### [Information given]
□ □ □ □
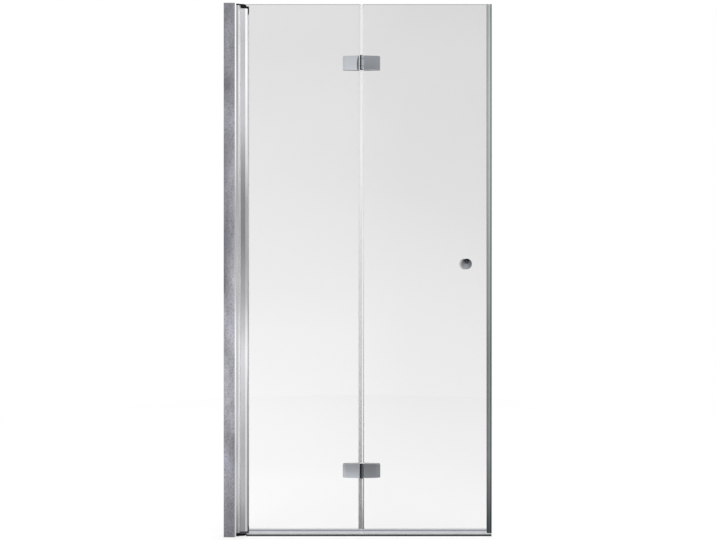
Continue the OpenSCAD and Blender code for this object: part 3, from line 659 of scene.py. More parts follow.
□ □ □ □
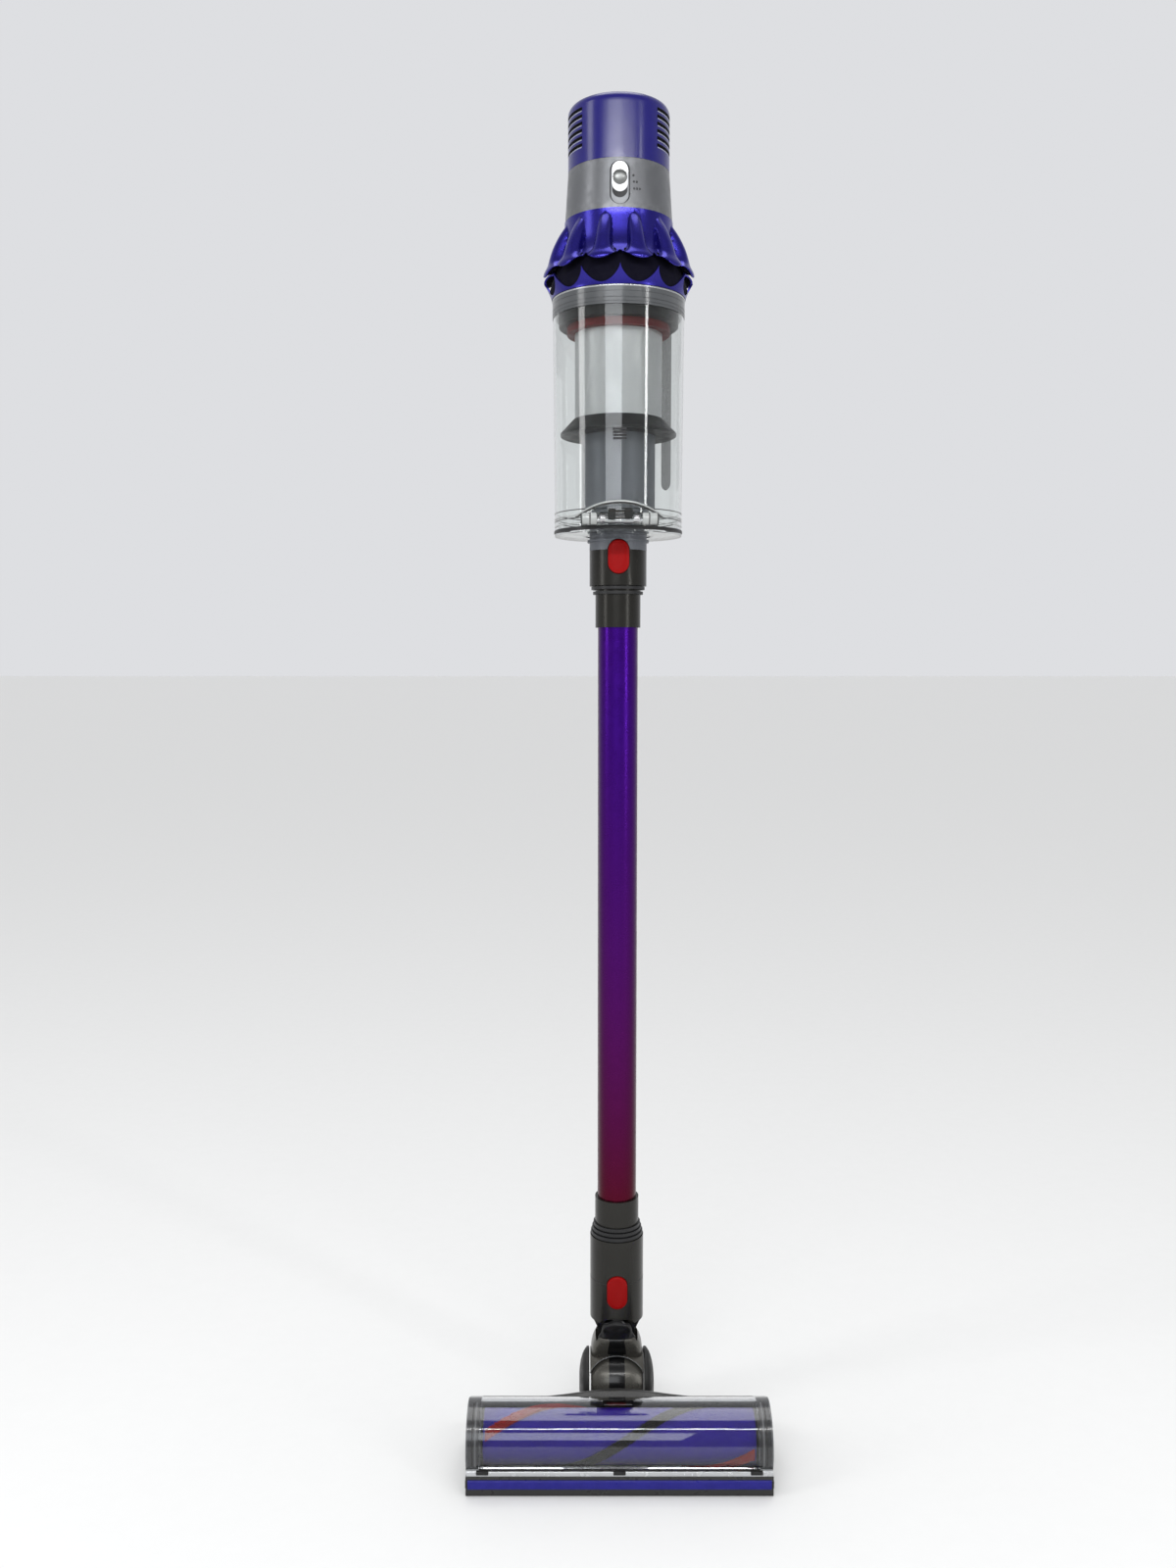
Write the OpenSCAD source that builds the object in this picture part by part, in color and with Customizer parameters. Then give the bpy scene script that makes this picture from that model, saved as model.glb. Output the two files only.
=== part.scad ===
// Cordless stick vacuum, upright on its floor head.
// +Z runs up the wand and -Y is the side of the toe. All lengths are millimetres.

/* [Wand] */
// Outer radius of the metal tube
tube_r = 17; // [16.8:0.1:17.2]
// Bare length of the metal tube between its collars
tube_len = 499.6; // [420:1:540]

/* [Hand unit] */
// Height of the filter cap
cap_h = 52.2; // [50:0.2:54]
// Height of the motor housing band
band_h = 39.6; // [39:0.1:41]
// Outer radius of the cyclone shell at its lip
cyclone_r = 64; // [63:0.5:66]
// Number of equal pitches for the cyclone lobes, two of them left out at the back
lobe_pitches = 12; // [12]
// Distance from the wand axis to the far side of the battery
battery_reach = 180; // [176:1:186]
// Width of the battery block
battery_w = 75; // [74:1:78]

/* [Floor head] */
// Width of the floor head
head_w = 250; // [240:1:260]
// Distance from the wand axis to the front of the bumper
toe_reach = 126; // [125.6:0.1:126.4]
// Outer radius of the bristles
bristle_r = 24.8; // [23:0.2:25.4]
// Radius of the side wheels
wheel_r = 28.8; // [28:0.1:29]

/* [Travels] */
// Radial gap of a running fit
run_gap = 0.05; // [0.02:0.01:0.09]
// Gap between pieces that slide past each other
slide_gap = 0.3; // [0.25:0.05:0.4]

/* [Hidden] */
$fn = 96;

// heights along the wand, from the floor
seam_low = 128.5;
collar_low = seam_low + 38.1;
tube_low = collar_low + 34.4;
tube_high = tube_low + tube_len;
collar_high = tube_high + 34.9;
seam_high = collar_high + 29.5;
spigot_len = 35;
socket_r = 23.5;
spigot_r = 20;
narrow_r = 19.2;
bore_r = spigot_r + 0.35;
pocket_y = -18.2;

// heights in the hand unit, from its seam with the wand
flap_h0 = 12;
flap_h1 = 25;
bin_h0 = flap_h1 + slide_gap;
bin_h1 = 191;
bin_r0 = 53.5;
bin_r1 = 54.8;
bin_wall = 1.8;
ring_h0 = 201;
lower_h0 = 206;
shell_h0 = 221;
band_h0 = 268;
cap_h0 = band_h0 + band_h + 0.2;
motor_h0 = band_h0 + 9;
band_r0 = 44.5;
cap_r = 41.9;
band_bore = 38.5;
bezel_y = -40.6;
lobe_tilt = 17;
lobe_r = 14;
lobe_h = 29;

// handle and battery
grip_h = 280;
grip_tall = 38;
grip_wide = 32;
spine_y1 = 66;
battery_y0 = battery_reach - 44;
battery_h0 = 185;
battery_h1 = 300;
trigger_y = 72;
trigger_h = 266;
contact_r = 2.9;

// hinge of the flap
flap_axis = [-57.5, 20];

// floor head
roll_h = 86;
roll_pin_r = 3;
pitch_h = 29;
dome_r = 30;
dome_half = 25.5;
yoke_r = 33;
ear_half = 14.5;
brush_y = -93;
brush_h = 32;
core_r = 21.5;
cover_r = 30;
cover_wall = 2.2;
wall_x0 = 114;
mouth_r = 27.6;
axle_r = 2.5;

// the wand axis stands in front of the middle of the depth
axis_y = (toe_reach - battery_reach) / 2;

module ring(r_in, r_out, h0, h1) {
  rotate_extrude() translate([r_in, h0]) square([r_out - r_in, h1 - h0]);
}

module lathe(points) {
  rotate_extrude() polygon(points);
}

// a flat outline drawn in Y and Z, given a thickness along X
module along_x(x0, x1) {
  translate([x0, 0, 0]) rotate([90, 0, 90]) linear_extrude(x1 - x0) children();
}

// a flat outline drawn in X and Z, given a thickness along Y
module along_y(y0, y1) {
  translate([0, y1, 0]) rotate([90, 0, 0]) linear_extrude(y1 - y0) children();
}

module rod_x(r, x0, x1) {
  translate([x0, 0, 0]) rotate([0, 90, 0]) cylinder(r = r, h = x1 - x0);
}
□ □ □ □
Nothing but the lines from the one with "Write the OpenSCAD" through the one with "tube_len = 499.6; // [420:1:540]" should be repeated, and each exactly.

### [Answer for the task]
Write the OpenSCAD source that builds the object in this picture part by part, in color and with Customizer parameters. Then give the bpy scene script that makes this picture from that model, saved as model.glb. Output the two files only.
=== part.scad ===
// Cordless stick vacuum, upright on its floor head.
// +Z runs up the wand and -Y is the side of the toe. All lengths are millimetres.

/* [Wand] */
// Outer radius of the metal tube
tube_r = 17; // [16.8:0.1:17.2]
// Bare length of the metal tube between its collars
tube_len = 499.6; // [420:1:540]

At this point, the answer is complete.